**PROBLEM:**
Return all of the entries exactly as written.

===== DATA FOR PROCESSING

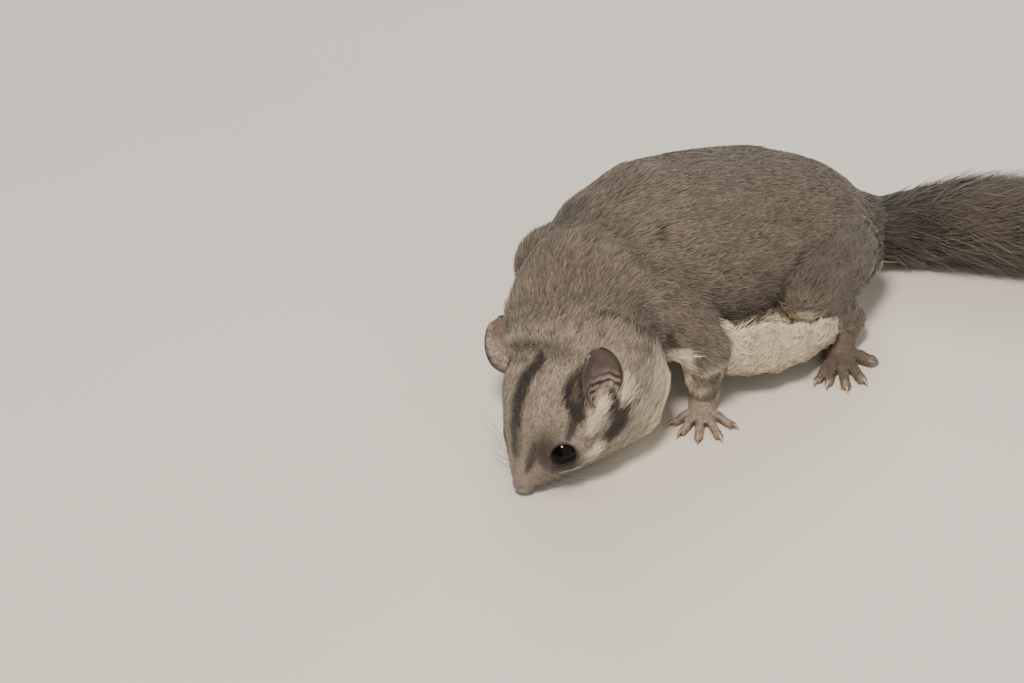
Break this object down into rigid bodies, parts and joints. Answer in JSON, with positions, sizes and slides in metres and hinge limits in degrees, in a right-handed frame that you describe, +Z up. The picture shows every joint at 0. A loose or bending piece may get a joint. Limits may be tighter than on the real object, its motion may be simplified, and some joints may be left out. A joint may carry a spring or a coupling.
{
  "type": "sugar glider",
  "caption": "Still, life-size sugar glider crouched on the ground with its head bent down to feed and its bushy tail laid out to one side.",
  "frame": {"origin": "on the ground, under the middle of the whole animal's box", "axes": "+Z up, -Y the way the animal faces, +X its left side"},
  "size_m": [0.1508, 0.274, 0.0575],
  "materials": {
    "grey_fur": "short plush fur",
    "tail_fur": "long soft fur",
    "cream_fur": "short pale fur",
    "bare_skin": "bare skin",
    "ear_skin": "thin bare skin",
    "eye": "wet and glossy"
  },
  "bodies": {
    "root": {"torso": "grey_fur", "neck": "grey_fur", "head": "grey_fur", "upper_arm_left": "grey_fur", "upper_arm_right": "grey_fur", "forearm_left": "grey_fur", "forearm_right": "grey_fur", "thigh_left": "grey_fur", "thigh_right": "grey_fur", "shin_left": "grey_fur", "shin_right": "grey_fur", "tail_base": "tail_fur", "tail_middle": "tail_fur", "tail_end": "tail_fur", "eye_left": "eye", "ear_left": "ear_skin", "hand_left": "bare_skin", "foot_left": "bare_skin", "membrane_left": "cream_fur", "eye_right": "eye", "ear_right": "ear_skin", "hand_right": "bare_skin", "foot_right": "bare_skin", "membrane_right": "cream_fur"}
  },
  "joints": []
}
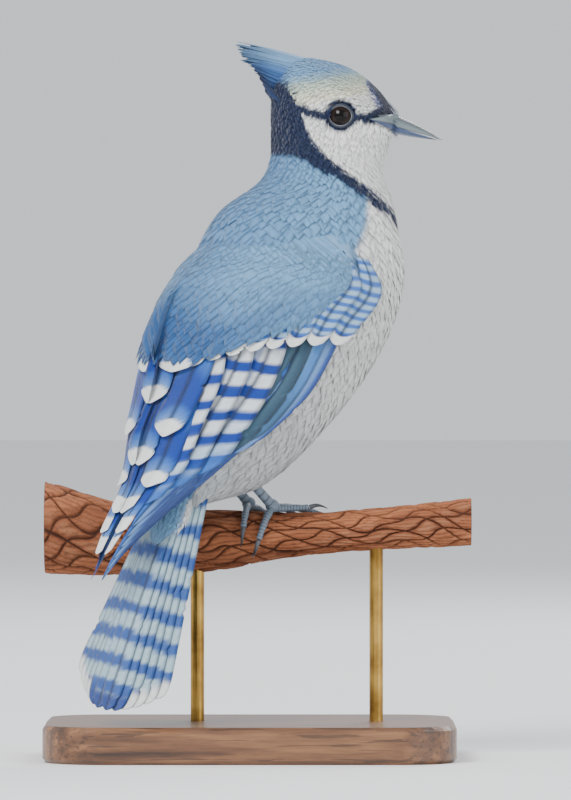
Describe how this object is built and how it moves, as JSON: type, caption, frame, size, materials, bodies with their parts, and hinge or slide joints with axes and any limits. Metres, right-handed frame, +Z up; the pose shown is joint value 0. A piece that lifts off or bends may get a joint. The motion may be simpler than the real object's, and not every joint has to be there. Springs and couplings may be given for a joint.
{
  "type": "blue jay",
  "caption": "Life-size blue jay with a raised crest and long barred tail, gripping a cut length of pine branch that short rods hold over a flat display base.",
  "frame": {"origin": "middle of the underside of the display base", "axes": "+Z up; +X along the branch, the way the bill points; +Y from the viewer's side towards the back, behind the branch"},
  "size_m": [0.162, 0.1185, 0.2719],
  "materials": {
    "plumage": "soft overlapping feathers, blue above and off-white below",
    "bill": "dark slate horn, satin",
    "eye": "wet and glossy, near black",
    "leg": "scaled slate-grey skin",
    "claw": "dark horn, satin",
    "bark": "reddish-brown pine bark in plates, pale cut ends",
    "base": "stained hardwood, satin varnish",
    "rod": "brushed brass"
  },
  "bodies": {
    "root": {"torso": "plumage", "neck": "plumage", "head": "plumage", "tail": "plumage", "right_wing": "plumage", "left_wing": "plumage", "upper_bill": "bill", "lower_bill": "bill", "right_eye": "eye", "left_eye": "eye", "perch_branch": "bark", "stand_base": "base", "stand_rod_1": "rod", "stand_rod_2": "rod", "right_leg": "leg", "right_foot": "leg", "right_hind_claw": "claw", "right_inner_claw": "claw", "right_middle_claw": "claw", "right_outer_claw": "claw", "left_leg": "leg", "left_foot": "leg", "left_hind_claw": "claw", "left_inner_claw": "claw", "left_middle_claw": "claw", "left_outer_claw": "claw"}
  },
  "joints": []
}
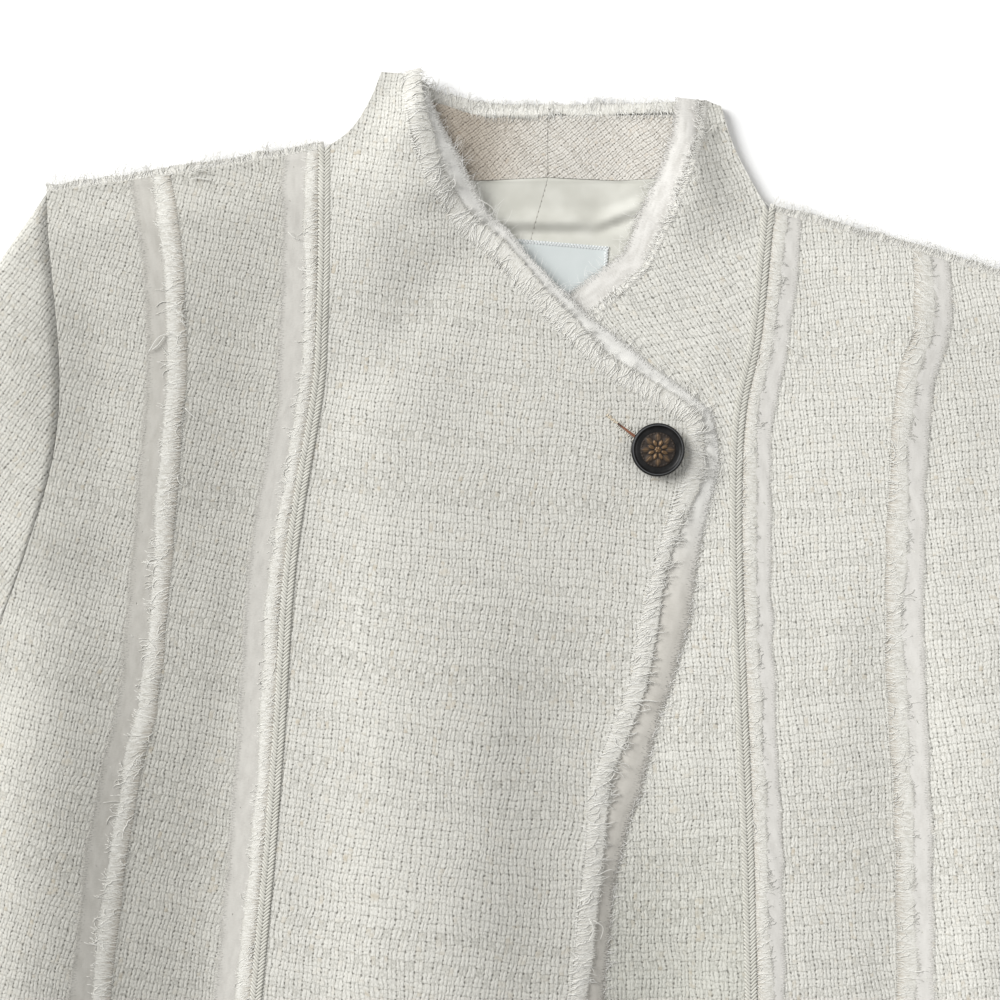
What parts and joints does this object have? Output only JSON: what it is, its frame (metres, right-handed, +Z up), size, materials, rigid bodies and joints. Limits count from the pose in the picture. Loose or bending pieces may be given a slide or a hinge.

==========

**RESPONSE:**
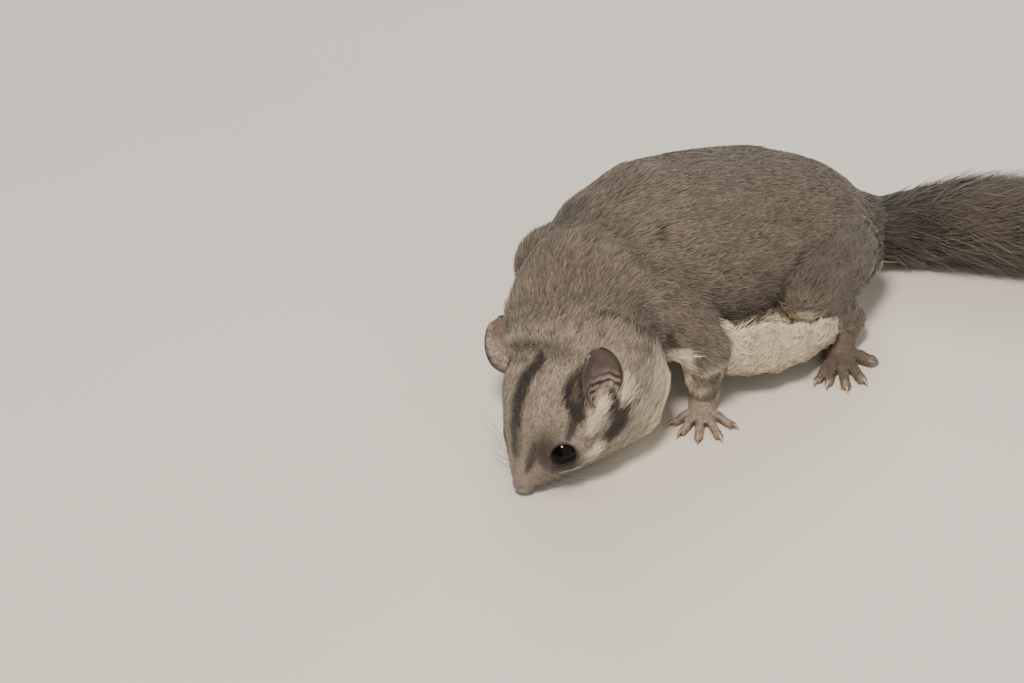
Break this object down into rigid bodies, parts and joints. Answer in JSON, with positions, sizes and slides in metres and hinge limits in degrees, in a right-handed frame that you describe, +Z up. The picture shows every joint at 0. A loose or bending piece may get a joint. Limits may be tighter than on the real object, its motion may be simplified, and some joints may be left out. A joint may carry a spring or a coupling.
{
  "type": "sugar glider",
  "caption": "Still, life-size sugar glider crouched on the ground with its head bent down to feed and its bushy tail laid out to one side.",
  "frame": {"origin": "on the ground, under the middle of the whole animal's box", "axes": "+Z up, -Y the way the animal faces, +X its left side"},
  "size_m": [0.1508, 0.274, 0.0575],
  "materials": {
    "grey_fur": "short plush fur",
    "tail_fur": "long soft fur",
    "cream_fur": "short pale fur",
    "bare_skin": "bare skin",
    "ear_skin": "thin bare skin",
    "eye": "wet and glossy"
  },
  "bodies": {
    "root": {"torso": "grey_fur", "neck": "grey_fur", "head": "grey_fur", "upper_arm_left": "grey_fur", "upper_arm_right": "grey_fur", "forearm_left": "grey_fur", "forearm_right": "grey_fur", "thigh_left": "grey_fur", "thigh_right": "grey_fur", "shin_left": "grey_fur", "shin_right": "grey_fur", "tail_base": "tail_fur", "tail_middle": "tail_fur", "tail_end": "tail_fur", "eye_left": "eye", "ear_left": "ear_skin", "hand_left": "bare_skin", "foot_left": "bare_skin", "membrane_left": "cream_fur", "eye_right": "eye", "ear_right": "ear_skin", "hand_right": "bare_skin", "foot_right": "bare_skin", "membrane_right": "cream_fur"}
  },
  "joints": []
}
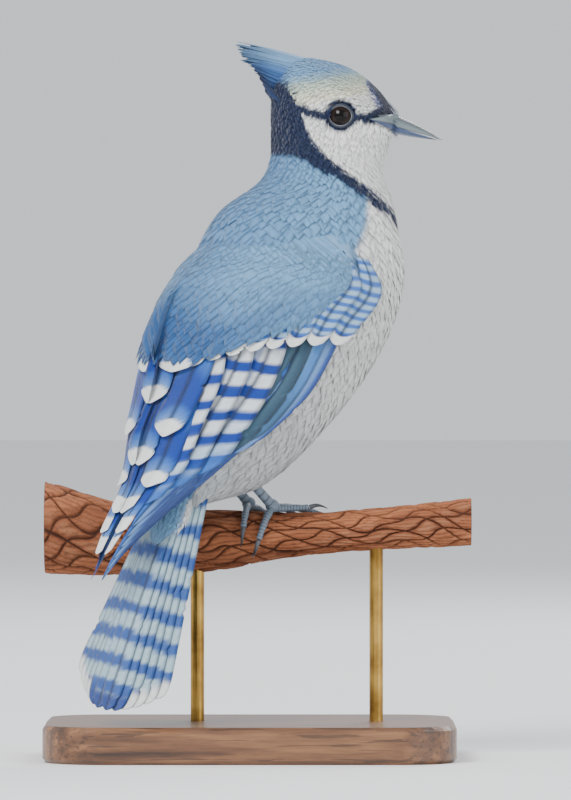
Describe how this object is built and how it moves, as JSON: type, caption, frame, size, materials, bodies with their parts, and hinge or slide joints with axes and any limits. Metres, right-handed frame, +Z up; the pose shown is joint value 0. A piece that lifts off or bends may get a joint. The motion may be simpler than the real object's, and not every joint has to be there. Springs and couplings may be given for a joint.
{
  "type": "blue jay",
  "caption": "Life-size blue jay with a raised crest and long barred tail, gripping a cut length of pine branch that short rods hold over a flat display base.",
  "frame": {"origin": "middle of the underside of the display base", "axes": "+Z up; +X along the branch, the way the bill points; +Y from the viewer's side towards the back, behind the branch"},
  "size_m": [0.162, 0.1185, 0.2719],
  "materials": {
    "plumage": "soft overlapping feathers, blue above and off-white below",
    "bill": "dark slate horn, satin",
    "eye": "wet and glossy, near black",
    "leg": "scaled slate-grey skin",
    "claw": "dark horn, satin",
    "bark": "reddish-brown pine bark in plates, pale cut ends",
    "base": "stained hardwood, satin varnish",
    "rod": "brushed brass"
  },
  "bodies": {
    "root": {"torso": "plumage", "neck": "plumage", "head": "plumage", "tail": "plumage", "right_wing": "plumage", "left_wing": "plumage", "upper_bill": "bill", "lower_bill": "bill", "right_eye": "eye", "left_eye": "eye", "perch_branch": "bark", "stand_base": "base", "stand_rod_1": "rod", "stand_rod_2": "rod", "right_leg": "leg", "right_foot": "leg", "right_hind_claw": "claw", "right_inner_claw": "claw", "right_middle_claw": "claw", "right_outer_claw": "claw", "left_leg": "leg", "left_foot": "leg", "left_hind_claw": "claw", "left_inner_claw": "claw", "left_middle_claw": "claw", "left_outer_claw": "claw"}
  },
  "joints": []
}
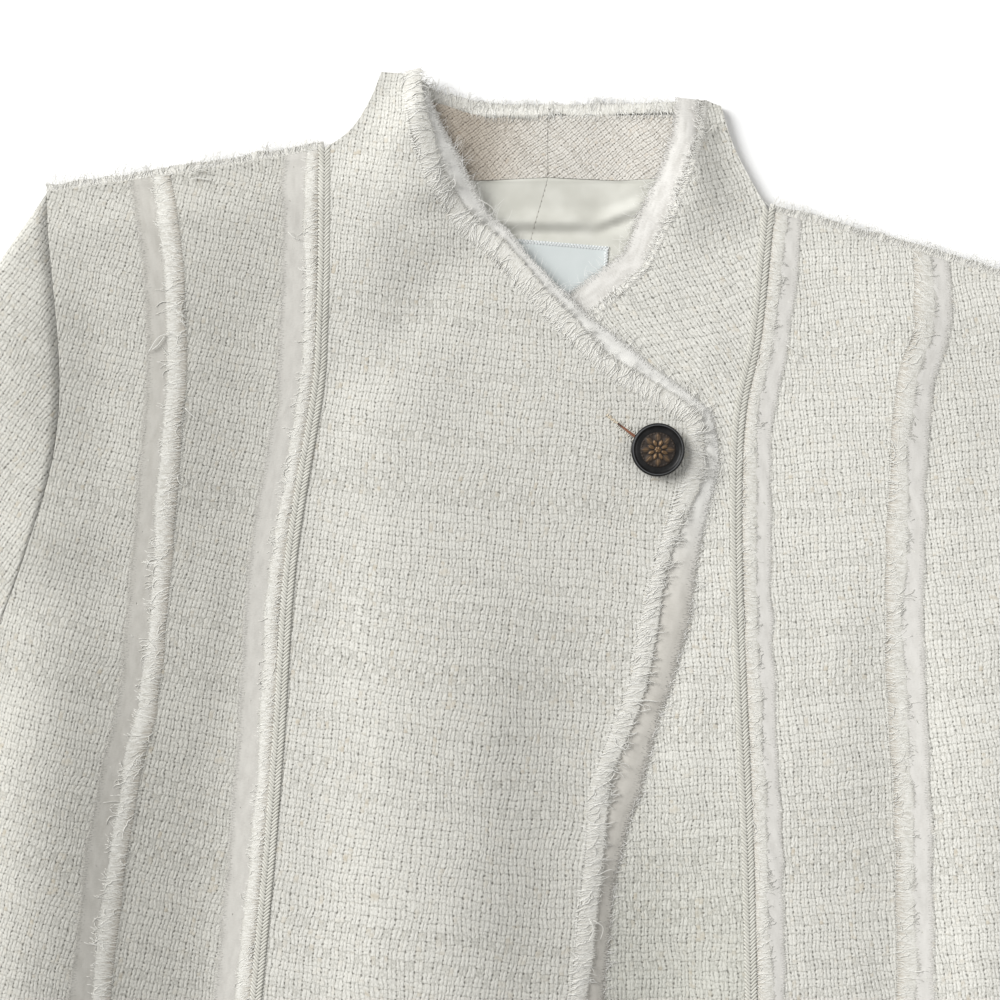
What parts and joints does this object have? Output only JSON: what it is, its frame (metres, right-handed, +Z up), size, materials, rigid bodies and joints. Limits count from the pose in the picture. Loose or bending pieces may be given a slide or a hinge.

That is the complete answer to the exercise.